Niche readymix and aggregates business WG Wearne has been negotiating a recapitalisation of the group with its funders for most of 2018. In the six months to end-August 2017, it reported revenue of R213 million, with a tiny profit of R3.8 million. The delay in publishing full-year results saw the company’s listing annotated with ‘RE’ on the JSE’s trading system. Its results were not published by end-June, and as at time of writing, its listing remained suspended as a result.

Afrimat is the second-largest in the sector, with a market cap of R3.65 billion. This quarry operator has diversified very successfully and now has businesses spanning industrial minerals (such as lime, dolomite and quartzite); aggregates (road stone, concrete stone); iron ore; as well as the concrete bricks and blocks and readymix sectors.

Revenue in FY2018 increased by 10% to R2.5 billion, with 65% of this coming from the traditional aggregates/industrial minerals business, 25% from concrete units and 10% from its new iron ore mining venture, Demaneng.

At year-end (February 2018), it said that while there were positive growth signals, there is a ‘lag-effect’ of between 12 and 18 months in the market. It expects its concrete-based products unit to remain ‘under pressure’, but that the other two divisions would perform better.

Brick producer Brikor, which listed on the AltX in 2007, has two manufacturing plants in Gauteng with production capacities to make more than 155 million bricks a year. Brikor also owns a clay and coal mine in Nigel. In its 2018 annual integrated report, it noted a 7% increase in revenue in the bricks segment from R167.6 million to R178.7 million. Gross profit in the group increased 12.5% to R74.3 million.

‘The results for the year under review reflect the final chapter in a number of consecutive years of realignment, consolidation, refinement and establishment of a sustainable foundation on which to grow the future business of the Brikor Group,’ says CEO Garnett Parkin in the report.
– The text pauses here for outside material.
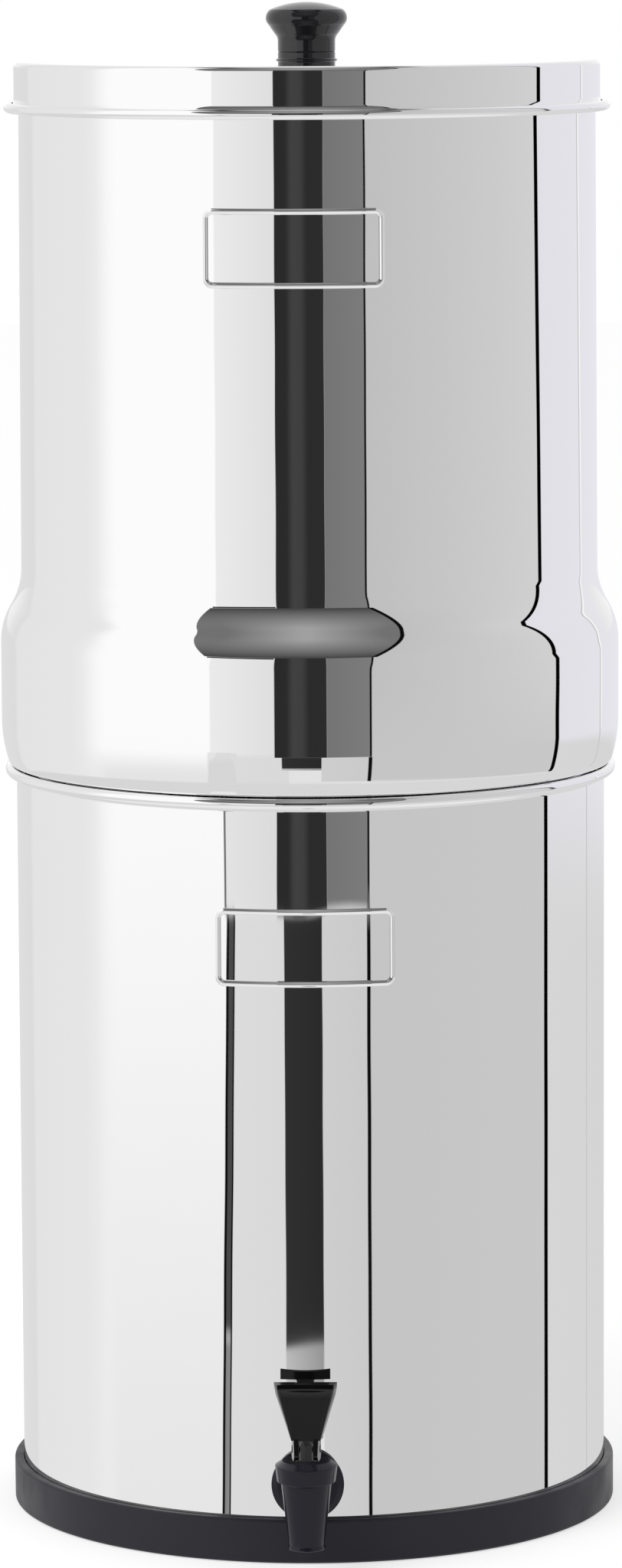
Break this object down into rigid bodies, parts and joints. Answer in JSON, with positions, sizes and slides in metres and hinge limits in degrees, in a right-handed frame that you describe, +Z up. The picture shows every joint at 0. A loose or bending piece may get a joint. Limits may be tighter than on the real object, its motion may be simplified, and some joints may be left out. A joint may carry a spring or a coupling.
{
  "type": "gravity water filter",
  "caption": "Free-standing gravity water filter: stacked steel chambers, lifting lid with knob, standing filter elements and a self-closing lever tap.",
  "frame": {"origin": "centre of the base ring's underside, on the chambers' common axis", "axes": "+Z up the chambers' axis, the tap faces -Y, +X to the right seen from the tap's side"},
  "size_m": [0.253, 0.2882, 0.6173],
  "materials": {
    "polished_steel": "mirror polished",
    "fastener_steel": "bright",
    "ring_rubber": "satin",
    "knob_plastic": "gloss",
    "tap_plastic": "semi-gloss moulded",
    "element_plastic": "satin moulded",
    "carbon": "sintered carbon, matte",
    "washer_rubber": "matte",
    "silicone": "satin"
  },
  "bodies": {
    "lower": {"base_ring": "ring_rubber", "lower_chamber": "polished_steel", "tap_body": "tap_plastic", "tap_outer_washer": "washer_rubber", "tap_inner_washer": "washer_rubber", "tap_nut": "tap_plastic", "tap_bonnet": "tap_plastic"},
    "upper": {"upper_chamber": "polished_steel", "element_block_left": "carbon", "element_block_right": "carbon", "element_base_left": "element_plastic", "element_base_right": "element_plastic", "element_cap_left": "element_plastic", "element_cap_right": "element_plastic", "hole_plug_front": "element_plastic", "hole_plug_back": "element_plastic", "sealing_washers": "silicone", "wing_nuts": "element_plastic"},
    "lid": {"lid_shell": "polished_steel", "lid_knob": "knob_plastic", "knob_collar": "knob_plastic", "knob_washer": "fastener_steel", "knob_screw": "fastener_steel"},
    "stem": {"tap_stem": "tap_plastic", "tap_seat_cup": "silicone", "tap_spring": "fastener_steel"},
    "lever": {"tap_lever": "tap_plastic", "lever_pin": "fastener_steel"}
  },
  "joints": [
    {"name": "upper_lift", "type": "slide", "parent": "lower", "child": "upper", "axis": [0, 0, 1], "range_m": [0, 0.09]},
    {"name": "lid_lift", "type": "slide", "parent": "upper", "child": "lid", "axis": [0, 0, 1], "range_m": [0, 0.06]},
    {"name": "stem_lift", "type": "slide", "parent": "lower", "child": "stem", "axis": [0, 0, 1], "range_m": [0, 0.0029], "deforming": ["tap_spring", "tap_seat_cup"]},
    {"name": "lever_tilt", "type": "hinge", "parent": "stem", "child": "lever", "pos_m": [0, -0.14925, 0.05275], "axis": [1, 0, 0], "range_deg": [0, 55], "stiffness_Nm_per_rad": 0.12, "springref_deg": -17.19}
  ],
  "couplings": [
    {"joint": "stem_lift", "follows": "lever_tilt", "m_per_rad": 0.003}
  ]
}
Distribution and Warehousing Network (DAWN) underwent its own restructuring in 2017, and exited debt free. Its market value is R294 million. Key to the turnaround was the sale of its 49% interest in Grohe DAWN Watertech for R324.5 million. It remains the master distributor of these products in sub-Saharan Africa. Master distributorships for a multitude of products – spanning the hardware, paintbrushes, kitchen fittings, sanitaryware and plumbing segments – make up two-thirds of the group. In hardware, the group distributes a number of well-known brands, including Bostik, Cadac, Duracell, Hilti, Lasher, Pratley, Stanley and Yale. Various manufacturing entities, primarily in plastics, comprise the remaining third.
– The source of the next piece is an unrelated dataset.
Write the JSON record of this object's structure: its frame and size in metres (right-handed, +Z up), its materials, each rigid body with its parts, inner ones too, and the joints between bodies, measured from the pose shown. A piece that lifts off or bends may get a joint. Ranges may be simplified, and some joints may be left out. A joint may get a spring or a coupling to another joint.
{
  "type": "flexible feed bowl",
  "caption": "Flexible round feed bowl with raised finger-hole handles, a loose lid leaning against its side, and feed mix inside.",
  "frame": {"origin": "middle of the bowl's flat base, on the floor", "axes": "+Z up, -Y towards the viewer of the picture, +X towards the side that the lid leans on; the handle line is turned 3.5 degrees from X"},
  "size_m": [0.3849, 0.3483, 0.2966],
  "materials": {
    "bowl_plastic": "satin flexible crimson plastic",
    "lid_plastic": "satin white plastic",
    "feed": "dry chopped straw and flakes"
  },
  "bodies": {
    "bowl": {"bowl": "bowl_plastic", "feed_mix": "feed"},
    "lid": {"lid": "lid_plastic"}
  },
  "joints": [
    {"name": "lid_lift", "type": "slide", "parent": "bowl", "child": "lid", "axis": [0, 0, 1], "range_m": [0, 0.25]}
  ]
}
Trellidor, a household name, is the most recent listing in the sector. It made its market debut in 2015. Currently, the group has a market value of R563 million. The listed holding company owns the Trellidor security barrier business as well as Taylor, which produces blinds and shutters. Both units manufacture all their products locally.

In FY2017, the group reported revenue of R525 million. It says, however, that trading conditions remain ‘tough’, particularly in Gauteng. It has been attempting to diversify its range in the Trellidor division, with these making up around 30% of sales. The ‘traditional’ Trellidor products still comprise the bulk.
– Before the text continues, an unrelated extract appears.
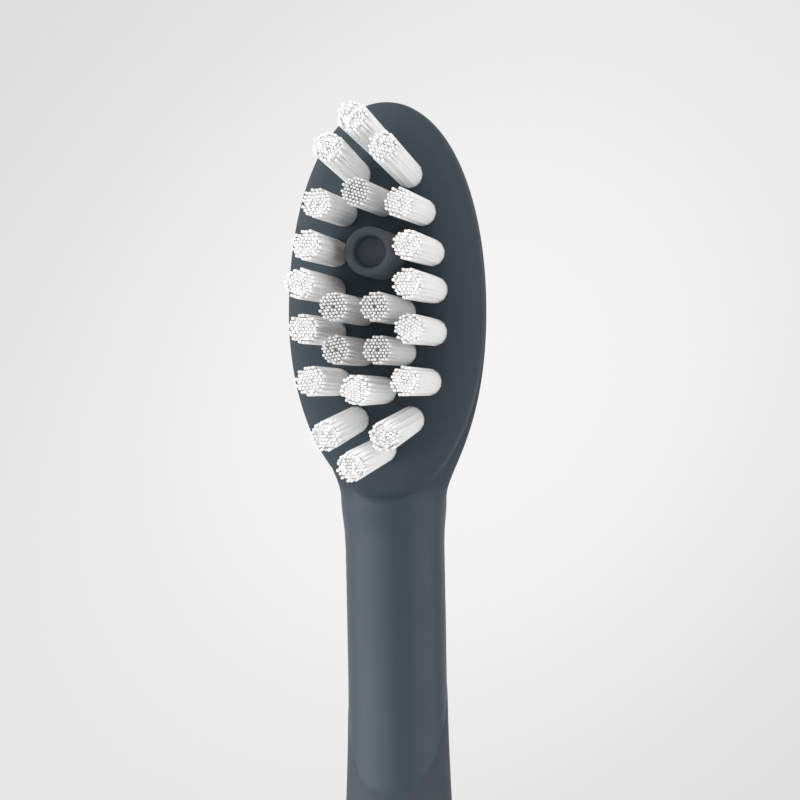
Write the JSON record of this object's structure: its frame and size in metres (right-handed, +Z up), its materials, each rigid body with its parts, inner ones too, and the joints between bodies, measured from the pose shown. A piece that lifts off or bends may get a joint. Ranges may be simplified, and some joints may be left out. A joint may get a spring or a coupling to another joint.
{
  "type": "electric toothbrush",
  "caption": "Slim upright sonic toothbrush: sealed round handle with a press button, a swinging drive shaft and a pull-off oval brush head with bristle tufts.",
  "frame": {"origin": "centre of the flat base face, on the axis of the drive shaft", "axes": "+Z up the handle and the drive shaft to the brush head's tip; -Y the way the bristles and the button face"},
  "size_m": [0.026, 0.0305, 0.2399],
  "materials": {
    "slate_plastic": "satin moulded, dark slate blue",
    "light_slate_plastic": "satin moulded, mid slate",
    "button_plastic": "satin moulded",
    "slate_elastomer": "soft matte",
    "black_rubber": "soft matte",
    "white_nylon": "drawn filament, white",
    "grey_nylon": "drawn filament, light grey",
    "white_acetal": "moulded",
    "frame_plastic": "moulded",
    "sintered_bronze": "sintered, oiled",
    "steel": "ground",
    "laminated_iron": "stamped laminations",
    "nickel_plate": "nickel plated",
    "copper_winding": "enamelled wire",
    "plated_brass": "stamped strip",
    "ferrite": "sintered, dark grey",
    "board": "glass-epoxy board with green mask",
    "chip_package": "moulded package",
    "cell_sleeve": "shrink sleeve over steel can",
    "frosted_lens": "frosted clear moulding"
  },
  "bodies": {
    "handle": {"handle_housing": "slate_plastic", "nose_trim_ring": "light_slate_plastic", "shaft_seal": "black_rubber", "base_cap": "light_slate_plastic", "cap_o_ring": "black_rubber", "charging_coil": "copper_winding", "charging_core": "ferrite", "chassis": "frame_plastic", "battery_cell": "cell_sleeve", "lower_contact": "plated_brass", "upper_contact": "plated_brass", "circuit_board": "board", "control_chip": "chip_package", "lamp_chip": "frosted_lens", "light_pin": "frosted_lens", "switch_body": "steel", "motor_case": "steel", "stator_core": "laminated_iron", "drive_coil": "copper_winding", "rear_bearing_plate": "sintered_bronze", "front_bearing_plate": "sintered_bronze", "motor_damper": "black_rubber"},
    "drive": {"drive_shaft": "steel", "rotor_yoke": "laminated_iron", "magnet_left": "nickel_plate", "magnet_right": "nickel_plate"},
    "brush_head": {"brush_head_shell": "slate_plastic", "polishing_cup": "slate_elastomer", "shaft_socket": "white_acetal", "socket_clip": "steel", "colour_ring": "light_slate_plastic", "tuft_01": "white_nylon", "tuft_02": "white_nylon", "tuft_03": "white_nylon", "tuft_04": "grey_nylon", "tuft_05": "white_nylon", "tuft_06": "white_nylon", "tuft_07": "white_nylon", "tuft_08": "white_nylon", "tuft_09": "white_nylon", "tuft_10": "white_nylon", "tuft_11": "grey_nylon", "tuft_12": "grey_nylon", "tuft_13": "white_nylon", "tuft_14": "white_nylon", "tuft_15": "grey_nylon", "tuft_16": "grey_nylon", "tuft_17": "white_nylon", "tuft_18": "white_nylon", "tuft_19": "white_nylon", "tuft_20": "white_nylon", "tuft_21": "white_nylon", "tuft_22": "white_nylon"},
    "button": {"power_button": "button_plastic"},
    "plunger": {"switch_plunger": "button_plastic"}
  },
  "joints": [
    {"name": "shaft_swing", "type": "hinge", "parent": "handle", "child": "drive", "pos_m": [0, 0, 0.12], "axis": [0, 0, 1], "range_deg": [-6, 6], "stiffness_Nm_per_rad": 0.004},
    {"name": "brush_pull", "type": "slide", "parent": "drive", "child": "brush_head", "axis": [0, 0, 1], "range_m": [0, 0.024]},
    {"name": "button_press", "type": "slide", "parent": "handle", "child": "button", "axis": [0, 1, 0], "range_m": [0, 0.0003], "stiffness_N_per_m": 60},
    {"name": "plunger_press", "type": "slide", "parent": "handle", "child": "plunger", "axis": [0, 1, 0], "range_m": [0, 0.0003]}
  ],
  "couplings": [
    {"joint": "plunger_press", "follows": "button_press", "ratio": 1}
  ]
}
Kaydav Group and Mazor Group operate in niche segments of the building materials sector. The former, valued at R112 million, makes wood panels and packaging consumables. The latter, valued at R153 million, listed on the JSE’s AltX in 2007 and supplies steel frames; designs, manufactures and installs aluminium structures; and manufactures glass.

Kaydav is the largest distributor of wood-based panels in the country and says that in 2017 ‘poor GDP growth negatively affected consumer and business demand, and with the industry already suffering from excess supply capacity, sustained downward pressure on selling prices was felt throughout the market’. The group reported turnover of R945 million in FY2017.

Mazor generated sales of R426 million in FY2018. In its 2018 integrated report, it makes the point that ‘while it is true that sentiment in the country is starting to pick up under new leadership, newspaper headlines are not sufficient to translate into positive growth in the construction industry. Clear policy from government, which can reignite business confidence, is needed in order for our industry to recover’, adding that the ‘outlook for the next two years is bleak’.

Smaller Accentuate, valued at R79 million, operates in two segments, namely flooring and environmental solutions. The flooring business, Floorworx, is the only manufacturer of vinyl flooring in SA. It contributes around 80% of group revenue. The remaining 20% comes from chemical blending unit Safic.

It says in its 2018 integrated report that although the economy remains ‘under pressure’, it is ‘cautiously optimistic for the remainder of the calendar year. A slight increase in activity is already visible’.

It must be noted that there are building materials businesses inside larger listed entities. An example of this is Building Supplies Group (BSG), which Invicta sold to Pepkor’s (formerly Steinhoff Africa Retail) SteinBuild unit for R678 million in April last year. Consolidated Infrastructure Limited also owns two small building materials businesses – West End Claybrick and Drift Supersand. In FY2018, this unit will report revenue of close to R500 million. PG Bison, which manufactures and distributes timber and wood-panel products, is owned by listed KAP Industrial.

Listed construction group Aveng owns a number of manufacturing businesses, while competitor Group Five owns two manufacturing units – Fibre Cement (which operates under the Everite and Nutec brands), and steel (which comprises Group Five Pipe and Barnes Reinforcing Industries). The electrical equipment sector, while separate from the building material and fixtures segment, is also directly linked to construction activity.

Any improvement in the fortunes of the sector, however, will be driven by an acceleration in economic growth over the medium term.
John Loos, property economist at FNB, says that ‘the continued rise in non-residential activity in the second quarter is heartening. However, this was offset by a noticeable fall in hardware retail sales, hardware manufacturing production and subcontractor activity. This suggests slower overall growth in the building sector this quarter’.

The outlook is also uncertain, he adds. ‘The mixed results from the building pipeline suggest that if there is any upside potential for the remainder of the year, it will be limited. Also, there is little macroeconomic evidence to suggest that the rise in non-residential building activity seen so far this year will be sustained.’